■ **EXTRACTED DATA**:
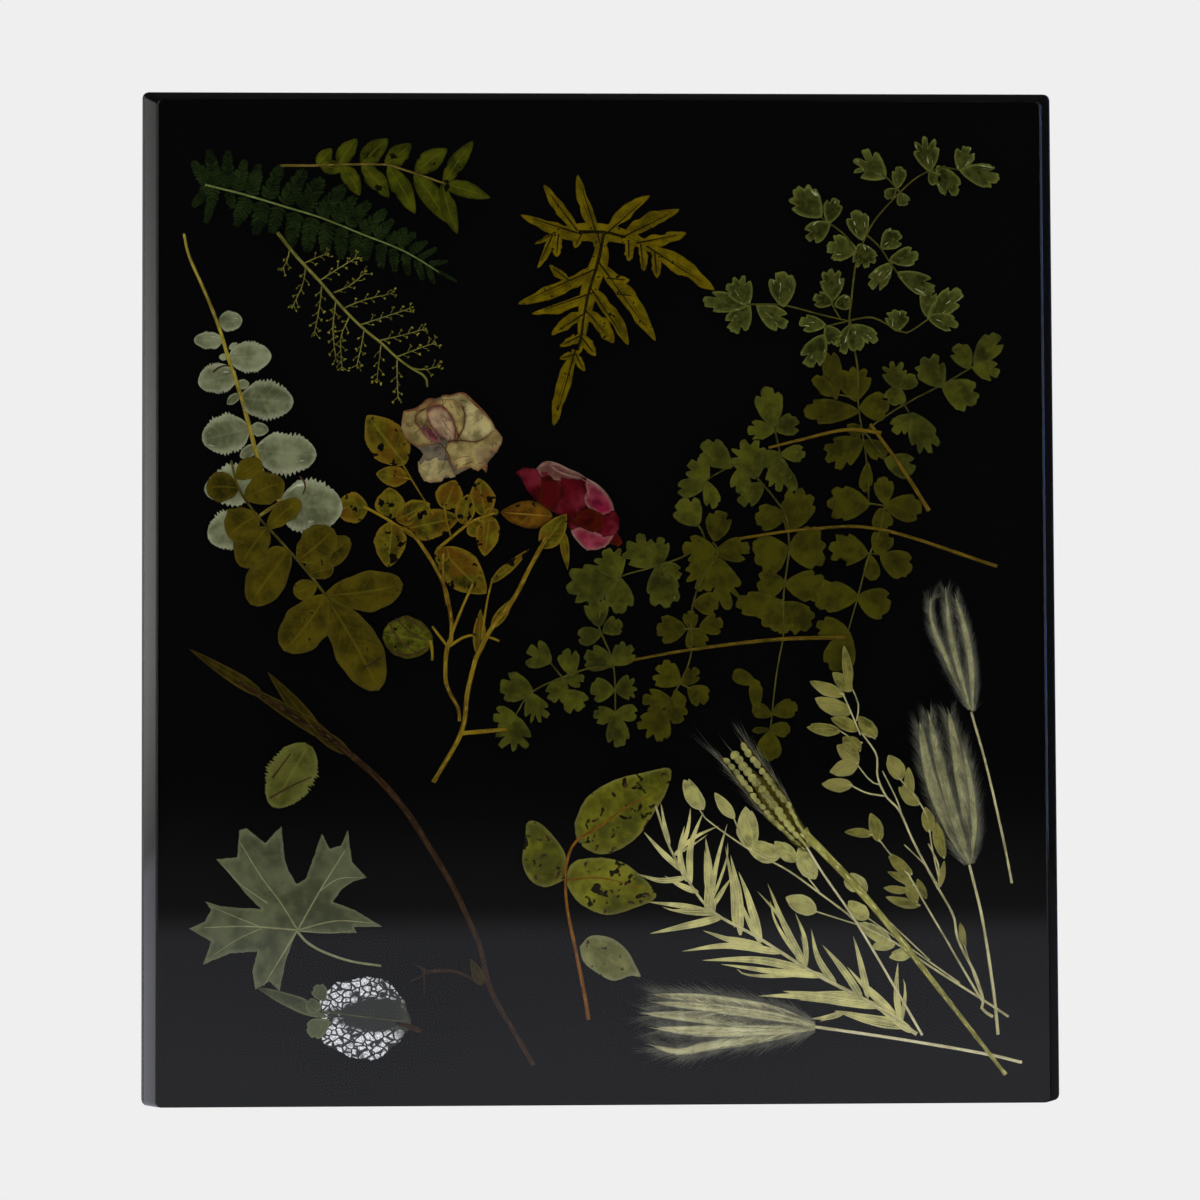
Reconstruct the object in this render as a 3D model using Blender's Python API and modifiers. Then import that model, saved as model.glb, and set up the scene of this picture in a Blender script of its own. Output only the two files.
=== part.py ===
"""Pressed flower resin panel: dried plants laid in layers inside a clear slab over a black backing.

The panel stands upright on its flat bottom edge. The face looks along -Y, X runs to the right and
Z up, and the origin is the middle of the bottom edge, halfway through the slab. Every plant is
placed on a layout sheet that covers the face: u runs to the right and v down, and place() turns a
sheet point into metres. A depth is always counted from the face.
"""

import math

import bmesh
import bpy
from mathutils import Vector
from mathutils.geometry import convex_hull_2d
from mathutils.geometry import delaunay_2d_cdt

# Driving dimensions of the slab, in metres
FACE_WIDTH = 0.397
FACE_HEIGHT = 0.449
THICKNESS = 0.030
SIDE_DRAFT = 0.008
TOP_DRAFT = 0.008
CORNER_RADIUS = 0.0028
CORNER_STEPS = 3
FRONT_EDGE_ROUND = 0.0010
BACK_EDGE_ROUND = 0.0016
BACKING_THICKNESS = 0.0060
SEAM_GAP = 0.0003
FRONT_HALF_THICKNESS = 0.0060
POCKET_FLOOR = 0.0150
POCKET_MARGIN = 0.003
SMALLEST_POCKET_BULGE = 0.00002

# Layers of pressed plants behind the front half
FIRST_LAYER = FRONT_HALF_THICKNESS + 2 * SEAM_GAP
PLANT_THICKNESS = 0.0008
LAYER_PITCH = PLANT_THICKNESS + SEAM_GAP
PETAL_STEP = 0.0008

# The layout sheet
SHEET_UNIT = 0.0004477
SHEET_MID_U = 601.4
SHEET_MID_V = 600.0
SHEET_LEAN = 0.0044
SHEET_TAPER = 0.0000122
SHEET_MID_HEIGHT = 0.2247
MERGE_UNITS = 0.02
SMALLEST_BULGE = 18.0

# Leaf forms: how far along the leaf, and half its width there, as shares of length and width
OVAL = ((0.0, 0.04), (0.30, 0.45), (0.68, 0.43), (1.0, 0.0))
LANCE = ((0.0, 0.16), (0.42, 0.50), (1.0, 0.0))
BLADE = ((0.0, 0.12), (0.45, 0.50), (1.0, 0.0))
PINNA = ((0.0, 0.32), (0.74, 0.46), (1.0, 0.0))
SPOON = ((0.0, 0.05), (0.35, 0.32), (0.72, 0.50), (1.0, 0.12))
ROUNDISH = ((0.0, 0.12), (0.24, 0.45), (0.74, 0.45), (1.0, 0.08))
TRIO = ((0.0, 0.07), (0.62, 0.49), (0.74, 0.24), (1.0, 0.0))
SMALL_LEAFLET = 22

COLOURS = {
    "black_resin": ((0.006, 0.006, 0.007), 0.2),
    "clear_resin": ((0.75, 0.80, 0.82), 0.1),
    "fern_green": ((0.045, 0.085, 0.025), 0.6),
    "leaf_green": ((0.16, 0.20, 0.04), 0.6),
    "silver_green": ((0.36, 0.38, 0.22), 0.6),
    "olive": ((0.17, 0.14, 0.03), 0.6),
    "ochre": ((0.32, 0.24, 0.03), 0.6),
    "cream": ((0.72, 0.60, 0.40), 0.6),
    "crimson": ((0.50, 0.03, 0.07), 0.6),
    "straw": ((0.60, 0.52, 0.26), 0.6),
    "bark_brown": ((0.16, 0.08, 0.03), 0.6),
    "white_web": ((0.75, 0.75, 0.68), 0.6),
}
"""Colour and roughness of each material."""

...

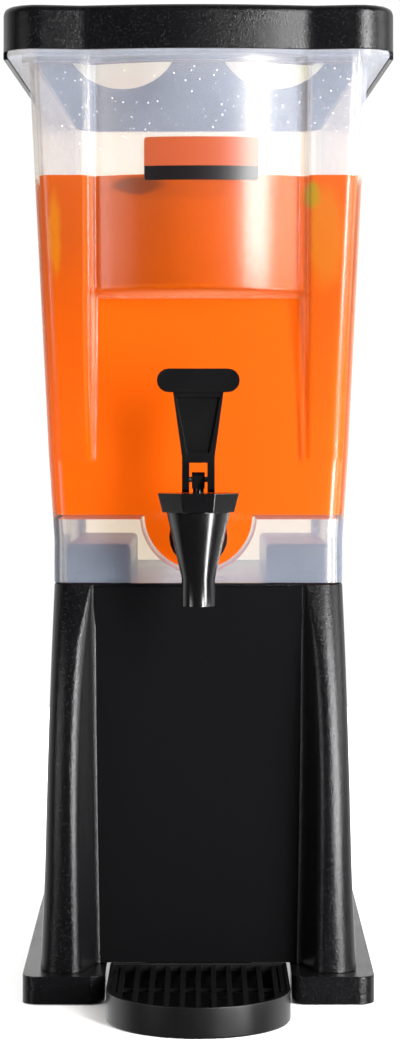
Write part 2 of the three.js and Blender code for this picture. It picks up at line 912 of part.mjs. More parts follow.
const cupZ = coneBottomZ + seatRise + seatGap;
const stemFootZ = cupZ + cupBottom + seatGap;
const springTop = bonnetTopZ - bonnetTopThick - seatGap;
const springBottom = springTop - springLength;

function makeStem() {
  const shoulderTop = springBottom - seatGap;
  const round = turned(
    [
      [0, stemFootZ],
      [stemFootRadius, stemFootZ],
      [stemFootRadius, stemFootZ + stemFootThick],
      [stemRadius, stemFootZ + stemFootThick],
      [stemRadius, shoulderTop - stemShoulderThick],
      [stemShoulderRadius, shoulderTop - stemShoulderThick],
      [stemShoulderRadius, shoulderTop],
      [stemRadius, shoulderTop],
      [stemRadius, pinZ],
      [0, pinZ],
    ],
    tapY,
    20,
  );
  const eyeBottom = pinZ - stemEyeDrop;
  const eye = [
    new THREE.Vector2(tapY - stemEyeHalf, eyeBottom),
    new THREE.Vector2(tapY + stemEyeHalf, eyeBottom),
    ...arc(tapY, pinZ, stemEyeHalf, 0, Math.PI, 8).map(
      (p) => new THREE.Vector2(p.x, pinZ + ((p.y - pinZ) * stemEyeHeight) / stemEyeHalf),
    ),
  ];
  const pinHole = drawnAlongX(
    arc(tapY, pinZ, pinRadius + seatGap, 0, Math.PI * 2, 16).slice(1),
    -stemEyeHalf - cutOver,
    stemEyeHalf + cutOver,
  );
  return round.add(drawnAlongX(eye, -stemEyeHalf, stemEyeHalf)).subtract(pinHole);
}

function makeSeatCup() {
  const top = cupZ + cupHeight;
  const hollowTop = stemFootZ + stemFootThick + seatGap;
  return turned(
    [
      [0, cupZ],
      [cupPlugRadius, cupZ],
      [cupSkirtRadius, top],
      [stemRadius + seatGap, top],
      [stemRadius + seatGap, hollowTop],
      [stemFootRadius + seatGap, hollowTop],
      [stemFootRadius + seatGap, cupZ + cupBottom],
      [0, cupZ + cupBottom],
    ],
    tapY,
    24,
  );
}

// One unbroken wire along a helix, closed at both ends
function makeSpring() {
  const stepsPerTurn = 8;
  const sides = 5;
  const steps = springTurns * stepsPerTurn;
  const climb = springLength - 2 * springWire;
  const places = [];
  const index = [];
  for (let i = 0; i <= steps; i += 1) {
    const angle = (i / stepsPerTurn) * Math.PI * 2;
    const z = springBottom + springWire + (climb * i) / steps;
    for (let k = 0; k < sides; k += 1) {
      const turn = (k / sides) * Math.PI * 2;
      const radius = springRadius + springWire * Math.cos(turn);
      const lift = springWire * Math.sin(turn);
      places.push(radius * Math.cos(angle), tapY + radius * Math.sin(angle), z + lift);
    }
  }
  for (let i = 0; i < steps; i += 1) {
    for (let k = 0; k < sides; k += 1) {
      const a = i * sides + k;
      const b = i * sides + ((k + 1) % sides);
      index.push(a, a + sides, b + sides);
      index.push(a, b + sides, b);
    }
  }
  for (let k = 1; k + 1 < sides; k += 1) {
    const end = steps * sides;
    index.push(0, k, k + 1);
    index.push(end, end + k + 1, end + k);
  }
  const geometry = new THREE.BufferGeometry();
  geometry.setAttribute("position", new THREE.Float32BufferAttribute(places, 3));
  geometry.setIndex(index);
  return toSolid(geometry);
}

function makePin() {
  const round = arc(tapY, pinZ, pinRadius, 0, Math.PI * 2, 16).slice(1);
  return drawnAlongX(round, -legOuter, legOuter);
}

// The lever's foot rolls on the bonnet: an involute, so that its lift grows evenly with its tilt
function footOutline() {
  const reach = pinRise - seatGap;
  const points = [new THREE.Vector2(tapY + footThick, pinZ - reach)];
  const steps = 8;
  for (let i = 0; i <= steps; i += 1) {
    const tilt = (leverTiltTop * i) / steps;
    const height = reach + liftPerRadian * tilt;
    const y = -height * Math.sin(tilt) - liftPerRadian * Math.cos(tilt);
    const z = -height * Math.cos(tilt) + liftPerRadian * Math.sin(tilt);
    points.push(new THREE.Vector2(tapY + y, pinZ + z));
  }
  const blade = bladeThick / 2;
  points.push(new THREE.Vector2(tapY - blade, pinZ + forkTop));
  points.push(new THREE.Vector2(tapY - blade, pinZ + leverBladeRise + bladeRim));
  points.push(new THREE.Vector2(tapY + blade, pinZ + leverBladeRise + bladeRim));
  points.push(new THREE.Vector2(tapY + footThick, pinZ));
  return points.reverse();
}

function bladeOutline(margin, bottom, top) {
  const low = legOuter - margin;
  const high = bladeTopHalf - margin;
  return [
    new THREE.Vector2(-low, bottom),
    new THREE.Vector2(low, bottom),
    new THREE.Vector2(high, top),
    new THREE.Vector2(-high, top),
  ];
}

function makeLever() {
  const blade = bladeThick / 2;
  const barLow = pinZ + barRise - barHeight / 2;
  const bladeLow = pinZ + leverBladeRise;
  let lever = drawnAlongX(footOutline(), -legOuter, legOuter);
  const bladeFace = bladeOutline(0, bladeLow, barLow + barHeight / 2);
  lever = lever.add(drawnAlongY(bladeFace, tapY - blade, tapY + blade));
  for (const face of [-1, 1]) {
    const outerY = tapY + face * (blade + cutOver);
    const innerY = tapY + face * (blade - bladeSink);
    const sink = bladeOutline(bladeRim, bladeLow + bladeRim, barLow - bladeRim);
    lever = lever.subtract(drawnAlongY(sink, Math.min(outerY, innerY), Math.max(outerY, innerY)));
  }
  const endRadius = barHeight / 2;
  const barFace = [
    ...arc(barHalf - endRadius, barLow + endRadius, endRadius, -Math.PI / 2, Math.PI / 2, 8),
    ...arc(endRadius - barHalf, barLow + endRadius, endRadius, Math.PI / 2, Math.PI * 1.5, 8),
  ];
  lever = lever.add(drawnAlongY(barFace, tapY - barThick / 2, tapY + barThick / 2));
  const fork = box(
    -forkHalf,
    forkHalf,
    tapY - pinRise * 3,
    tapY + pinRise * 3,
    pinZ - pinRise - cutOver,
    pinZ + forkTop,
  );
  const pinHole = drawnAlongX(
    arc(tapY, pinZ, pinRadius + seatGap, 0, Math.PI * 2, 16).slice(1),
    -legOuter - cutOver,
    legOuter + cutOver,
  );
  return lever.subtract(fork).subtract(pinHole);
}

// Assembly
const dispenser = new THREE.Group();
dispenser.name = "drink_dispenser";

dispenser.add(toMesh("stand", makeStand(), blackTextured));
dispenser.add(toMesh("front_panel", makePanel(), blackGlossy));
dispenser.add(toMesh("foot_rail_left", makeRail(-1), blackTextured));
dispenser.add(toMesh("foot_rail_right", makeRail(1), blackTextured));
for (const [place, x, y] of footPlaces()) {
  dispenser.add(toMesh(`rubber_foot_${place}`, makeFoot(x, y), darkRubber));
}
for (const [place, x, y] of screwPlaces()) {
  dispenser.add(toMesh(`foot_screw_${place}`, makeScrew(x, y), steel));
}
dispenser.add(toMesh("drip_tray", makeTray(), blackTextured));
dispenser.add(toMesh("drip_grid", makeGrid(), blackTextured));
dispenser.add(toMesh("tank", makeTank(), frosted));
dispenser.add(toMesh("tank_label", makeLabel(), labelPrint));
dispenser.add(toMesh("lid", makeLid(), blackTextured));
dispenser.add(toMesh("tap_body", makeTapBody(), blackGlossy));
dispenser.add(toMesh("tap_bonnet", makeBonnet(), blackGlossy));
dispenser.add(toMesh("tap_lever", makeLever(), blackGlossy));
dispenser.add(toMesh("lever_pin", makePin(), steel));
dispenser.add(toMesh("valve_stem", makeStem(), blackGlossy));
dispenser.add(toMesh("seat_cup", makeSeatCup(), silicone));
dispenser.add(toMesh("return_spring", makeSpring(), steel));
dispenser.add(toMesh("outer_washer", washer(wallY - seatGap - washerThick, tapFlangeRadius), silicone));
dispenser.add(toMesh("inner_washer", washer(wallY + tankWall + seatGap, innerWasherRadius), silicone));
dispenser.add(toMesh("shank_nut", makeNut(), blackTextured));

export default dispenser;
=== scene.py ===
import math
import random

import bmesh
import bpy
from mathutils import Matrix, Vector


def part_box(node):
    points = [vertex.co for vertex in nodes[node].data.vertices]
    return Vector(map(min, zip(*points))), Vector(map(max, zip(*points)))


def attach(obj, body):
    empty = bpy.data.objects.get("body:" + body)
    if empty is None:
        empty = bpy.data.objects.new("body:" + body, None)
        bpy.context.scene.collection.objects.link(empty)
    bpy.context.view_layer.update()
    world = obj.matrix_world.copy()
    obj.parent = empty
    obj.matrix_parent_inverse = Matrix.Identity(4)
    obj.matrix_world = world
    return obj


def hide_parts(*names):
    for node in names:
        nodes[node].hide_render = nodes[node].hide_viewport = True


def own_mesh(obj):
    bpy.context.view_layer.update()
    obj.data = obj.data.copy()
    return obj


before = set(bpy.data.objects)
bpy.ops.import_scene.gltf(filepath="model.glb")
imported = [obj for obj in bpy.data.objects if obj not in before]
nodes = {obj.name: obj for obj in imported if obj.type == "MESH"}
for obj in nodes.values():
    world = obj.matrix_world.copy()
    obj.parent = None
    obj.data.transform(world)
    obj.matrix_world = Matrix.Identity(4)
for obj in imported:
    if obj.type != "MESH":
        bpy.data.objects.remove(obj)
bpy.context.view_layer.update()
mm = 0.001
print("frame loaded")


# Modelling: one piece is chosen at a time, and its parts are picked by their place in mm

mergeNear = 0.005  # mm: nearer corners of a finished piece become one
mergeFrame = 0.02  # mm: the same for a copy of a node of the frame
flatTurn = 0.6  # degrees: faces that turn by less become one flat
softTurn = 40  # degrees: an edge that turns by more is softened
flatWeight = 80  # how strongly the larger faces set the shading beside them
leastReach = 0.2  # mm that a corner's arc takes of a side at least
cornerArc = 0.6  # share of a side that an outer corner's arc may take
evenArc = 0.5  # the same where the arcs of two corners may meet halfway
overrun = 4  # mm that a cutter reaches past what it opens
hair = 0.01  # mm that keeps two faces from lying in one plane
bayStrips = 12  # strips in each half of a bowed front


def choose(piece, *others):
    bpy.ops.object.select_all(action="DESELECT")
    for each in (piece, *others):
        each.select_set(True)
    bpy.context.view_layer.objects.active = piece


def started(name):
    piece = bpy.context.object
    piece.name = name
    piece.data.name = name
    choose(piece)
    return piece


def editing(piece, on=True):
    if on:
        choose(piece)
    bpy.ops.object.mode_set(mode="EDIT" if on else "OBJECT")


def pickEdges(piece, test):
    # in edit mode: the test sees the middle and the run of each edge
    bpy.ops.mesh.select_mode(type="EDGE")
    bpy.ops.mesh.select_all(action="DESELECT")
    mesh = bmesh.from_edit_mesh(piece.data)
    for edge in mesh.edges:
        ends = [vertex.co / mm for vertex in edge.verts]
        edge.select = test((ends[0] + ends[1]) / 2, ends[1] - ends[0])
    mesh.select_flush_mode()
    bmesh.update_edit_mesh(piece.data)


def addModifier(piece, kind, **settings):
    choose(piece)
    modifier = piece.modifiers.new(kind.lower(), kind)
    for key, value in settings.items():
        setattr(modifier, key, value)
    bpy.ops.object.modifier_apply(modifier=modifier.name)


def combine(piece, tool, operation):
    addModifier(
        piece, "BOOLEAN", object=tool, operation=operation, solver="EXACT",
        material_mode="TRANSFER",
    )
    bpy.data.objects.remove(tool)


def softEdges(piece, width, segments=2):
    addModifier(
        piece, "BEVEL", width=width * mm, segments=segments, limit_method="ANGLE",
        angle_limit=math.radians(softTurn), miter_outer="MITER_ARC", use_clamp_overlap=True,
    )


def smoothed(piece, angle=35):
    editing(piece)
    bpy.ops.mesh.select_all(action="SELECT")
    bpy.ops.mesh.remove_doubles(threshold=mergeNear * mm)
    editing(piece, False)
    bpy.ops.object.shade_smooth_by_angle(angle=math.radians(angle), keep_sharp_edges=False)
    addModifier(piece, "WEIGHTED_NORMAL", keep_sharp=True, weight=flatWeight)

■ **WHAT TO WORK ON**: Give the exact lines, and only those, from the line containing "washerThick, tapFlangeRadius), silicone));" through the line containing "# Modelling: one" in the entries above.

■ **EXPECTED ANSWER**:
dispenser.add(toMesh("outer_washer", washer(wallY - seatGap - washerThick, tapFlangeRadius), silicone));
dispenser.add(toMesh("inner_washer", washer(wallY + tankWall + seatGap, innerWasherRadius), silicone));
dispenser.add(toMesh("shank_nut", makeNut(), blackTextured));

export default dispenser;
=== scene.py ===
import math
import random

import bmesh
import bpy
from mathutils import Matrix, Vector


def part_box(node):
    points = [vertex.co for vertex in nodes[node].data.vertices]
    return Vector(map(min, zip(*points))), Vector(map(max, zip(*points)))


def attach(obj, body):
    empty = bpy.data.objects.get("body:" + body)
    if empty is None:
        empty = bpy.data.objects.new("body:" + body, None)
        bpy.context.scene.collection.objects.link(empty)
    bpy.context.view_layer.update()
    world = obj.matrix_world.copy()
    obj.parent = empty
    obj.matrix_parent_inverse = Matrix.Identity(4)
    obj.matrix_world = world
    return obj


def hide_parts(*names):
    for node in names:
        nodes[node].hide_render = nodes[node].hide_viewport = True


def own_mesh(obj):
    bpy.context.view_layer.update()
    obj.data = obj.data.copy()
    return obj


before = set(bpy.data.objects)
bpy.ops.import_scene.gltf(filepath="model.glb")
imported = [obj for obj in bpy.data.objects if obj not in before]
nodes = {obj.name: obj for obj in imported if obj.type == "MESH"}
for obj in nodes.values():
    world = obj.matrix_world.copy()
    obj.parent = None
    obj.data.transform(world)
    obj.matrix_world = Matrix.Identity(4)
for obj in imported:
    if obj.type != "MESH":
        bpy.data.objects.remove(obj)
bpy.context.view_layer.update()
mm = 0.001
print("frame loaded")


# Modelling: one piece is chosen at a time, and its parts are picked by their place in mm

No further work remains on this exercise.